A study has found that stressful midlife events in a woman’s life are associated with higher risks of developing dementia in later life.
Researchers in Sweden have discovered that stressful events that could occur in mid-life, such as divorce, the loss of a child or if a woman suffers serious ill-health in their late 30s, 40s or 50s have a greater chance of developing dementia in later life.
High levels of stress in middle age which may also include widowhood or seeing a close relative battle mental illnesses can raise the risk of a woman getting Alzheimer’s disease by 21% and of getting any form of dementia by 15%, according to a study in the medical journal BMJ Open, reports the Guardian.
The research, which is unusual as it examined the varying types of stress experienced by 800 Swedish middle-aged women in 1968, and then followed them at regular intervals for 38 years until 2005, whilst noting how many displayed symptoms of distress such as fear, sleeping problems and irritability.
The study says that stress hormones could be to blame as they trigger harmful alterations in the brain. Stress hormones can cause a number of changes in the body and affect things such as blood pressure and blood sugar control, reports the BBC.

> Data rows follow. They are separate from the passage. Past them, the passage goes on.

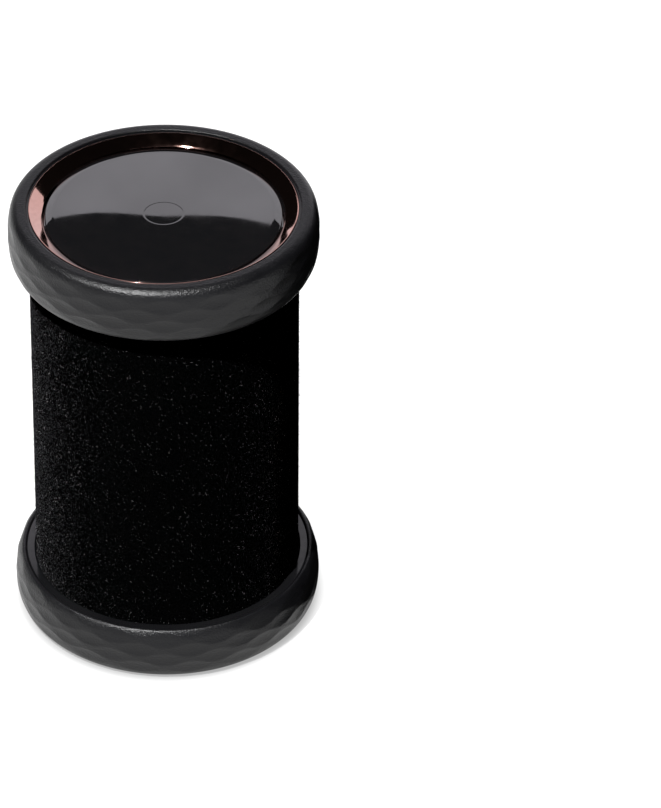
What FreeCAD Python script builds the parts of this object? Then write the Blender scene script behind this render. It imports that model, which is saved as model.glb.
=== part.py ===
"""A heated hair roller: a velvet-covered aluminium barrel with a wax heat store, between two soft grip ends.

Millimetres, +Z up. The origin is the middle of the circle that the roller stands on, and the roller's
axis is the Z axis. The lower end is open for a heating post and the upper end is closed by a disc.
The two ends mirror each other, so heights on an end are measured inward from that end's outer face.
"""

import FreeCAD
import Part
import Sketcher
import math
import os

SCREW_COUNT = 3
RIB_COUNT = 8

DIMENSIONS = {
    # the whole roller
    "overall_height": 78.8,
    "barrel_radius": 22.25,
    "flock_depth": 0.75,
    "tube_wall": 0.8,
    "fit_gap": 0.05,
    # grip rings, in from the end face
    "grip_height": 9.8,
    "grip_bore": 23.1,
    "grip_bore_chamfer": 0.2,
    "grip_land_outer": 23.65,
    "grip_bevel_radius": 24.7,
    "grip_bevel_depth": 0.6,
    "grip_nose_round": 1.4,
    "grip_shoulder_radius": 25.3,
    "grip_nose_depth": 1.6,
    "grip_belly_round": 18.0,
    "grip_tail_depth": 8.0,
    "grip_tail_round": 4.0,
    "grip_edge_radius": 24.4,
    "grip_counterbore": 24.0,
    "grip_counterbore_depth": 8.0,
    # end frames, in from the end face
    "frame_lip_depth": 0.3,
    "frame_lip_round": 0.3,
    "frame_recess": 22.1,
    "frame_socket": 22.35,
    "frame_flange_depth": 9.55,
    "frame_web_outer": 4.0,
    "frame_web_inner": 6.0,
    "spigot_wall": 1.4,
    "spigot_depth": 7.5,
    # disc and trim, in from the upper end face
    "trim_lip_depth": 0.1,
    "trim_lip_round": 0.15,
    "trim_foot_depth": 2.6,
    "trim_edge_radius": 19.85,
    "trim_edge_depth": 1.45,
    "disc_radius": 19.43,
    "disc_depth": 1.6,
    "disc_edge_round": 0.4,
    "disc_flange_radius": 21.9,
    "disc_flange_depth": 3.4,
    "gate_mark_radius": 3.44,
    "gate_mark_depth": 0.08,
    "pad_outer": 20.5,
    "pad_inner": 12.0,
    # heat core and wax chamber, up from the floor
    "bore_radius": 12.5,
    "core_wall": 1.0,
    "core_foot": 5.0,
    "bore_top": 62.0,
    "core_top": 68.0,
    "rib_thickness": 1.2,
    "rib_top": 64.0,
    "wax_top": 65.0,
    "seal_thickness": 1.5,
    "upper_seal_foot": 66.0,
    "bulkhead_thickness": 1.5,
    # base plate and bush, up from the floor
    "base_foot": 0.8,
    "base_plate_top": 2.4,
    "base_rim_wall": 1.2,
    "mouth_radius": 14.65,
    "mouth_lead_in": 0.8,
    "bush_flange_radius": 15.9,
    # screws
    "upper_screw_circle": 8.0,
    "upper_screw_tip": 64.5,
    "lower_screw_circle": 18.4,
    "lower_screw_tip": 7.3,
    "screw_radius": 1.2,
    "screw_clearance": 1.35,
    "screw_head_radius": 2.2,
    "screw_head_height": 1.2,
    "counterbore_radius": 2.4,
    "screw_boss_radius": 2.2,
    "recess_width": 0.55,
    "recess_length": 2.6,
    "recess_depth": 0.7,
}


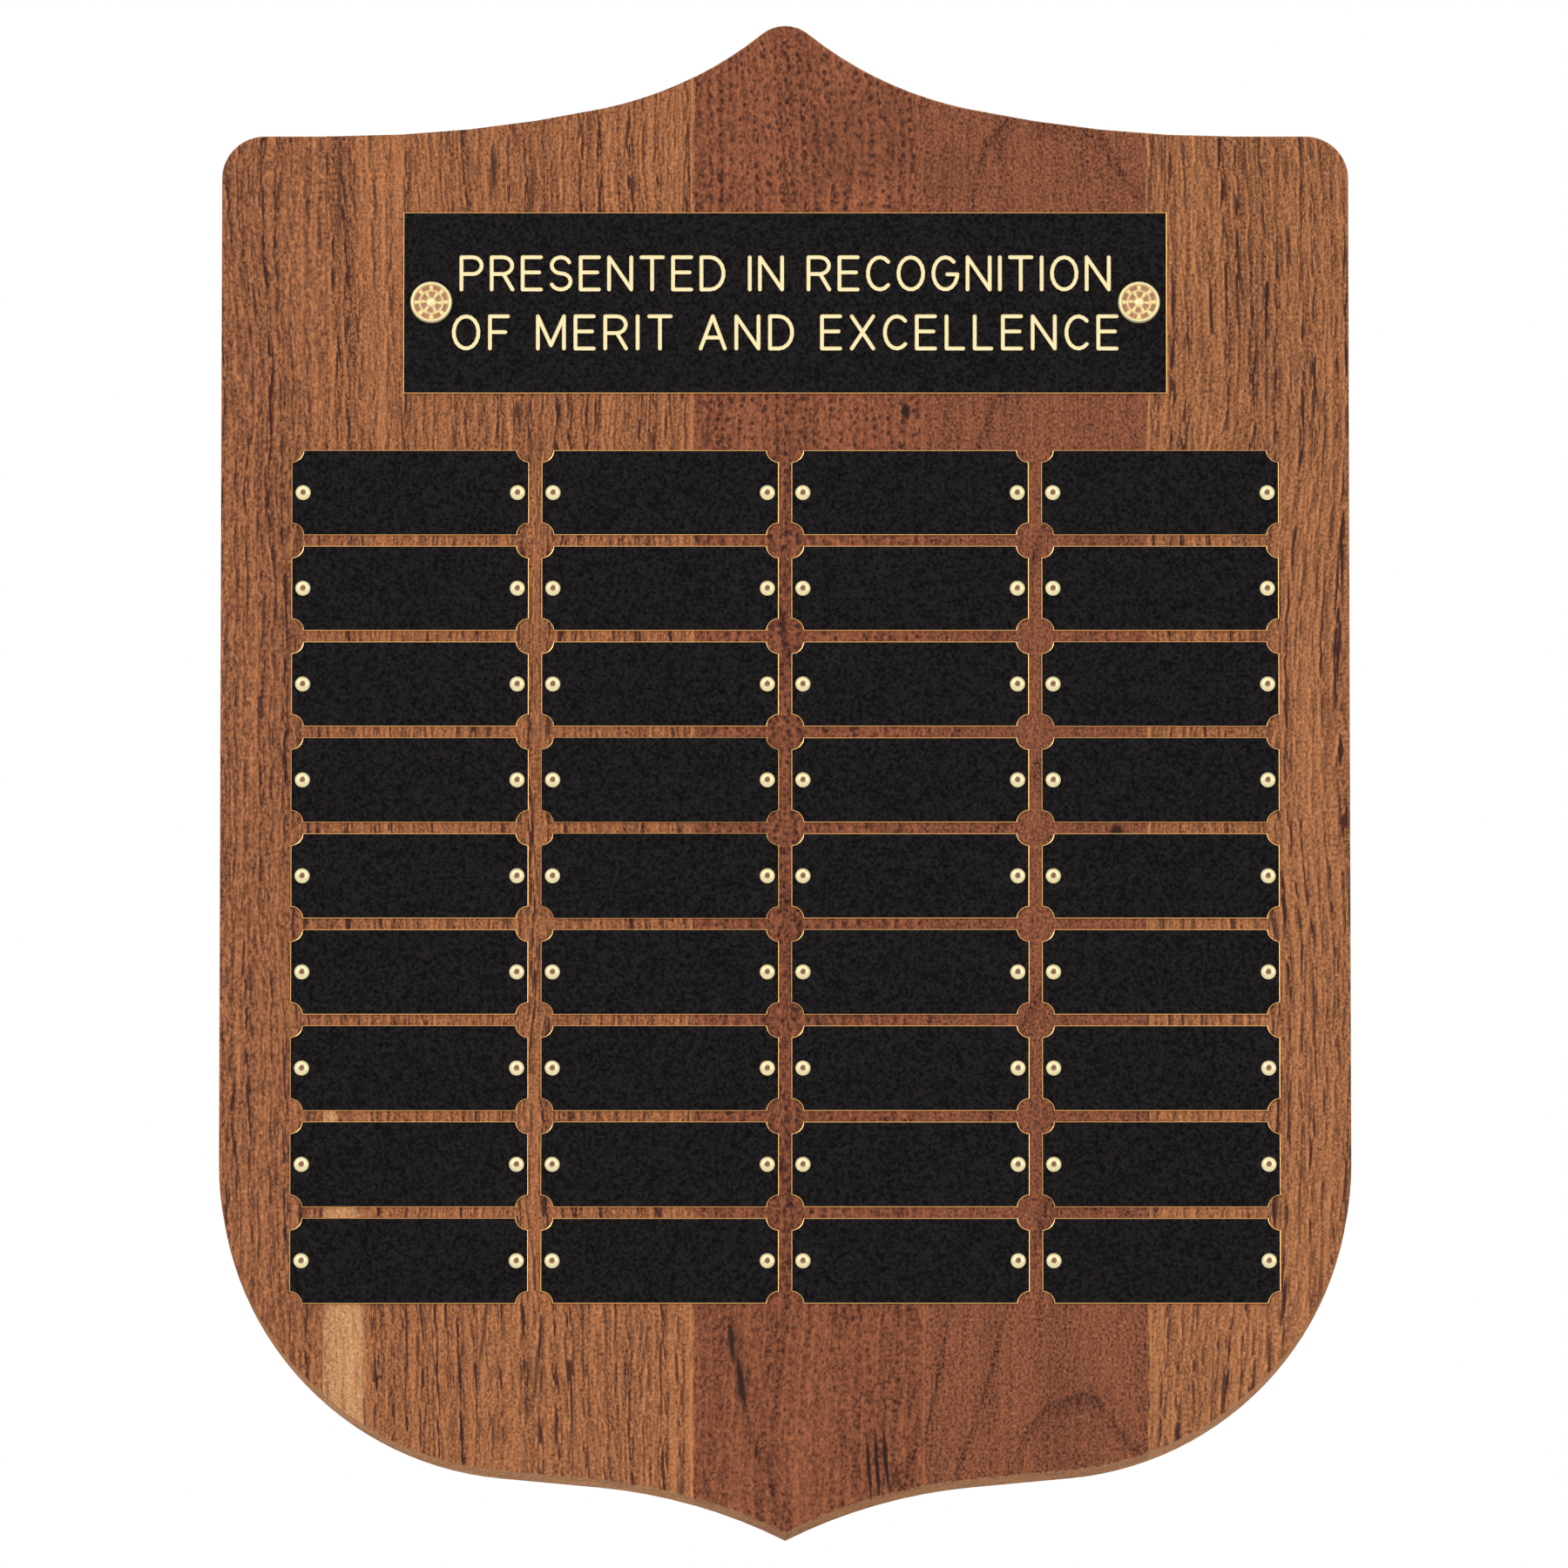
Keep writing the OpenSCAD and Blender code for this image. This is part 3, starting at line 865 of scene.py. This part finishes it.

“Our study shows that common psychosocial stressors may have severe and longstanding physiological and psychological consequences”, said the co-authors led by Dr Lena Johansson, of the neuropsychiatric epidemiology unit at Gothenburg University. A woman or her partner being unemployed and socially isolated were also among the sources of stress relayed by participants. Of the 800 women, 425 died during the course of the study while 153 (19%) developed dementia, at an average age of 78. “Stress may cause a number of physiological reactions in the central nervous, endocrine, immune and cardiovascular systems”, the study concludes.
Simon Ridley, head of research at Alzheimer’s Research UK, said: “From this study it is hard to know whether stress contributes directly to the development of dementia, whether it is purely an indicator of another underlying risk factor in this population of women, or whether the link is due to an entirely different factor.”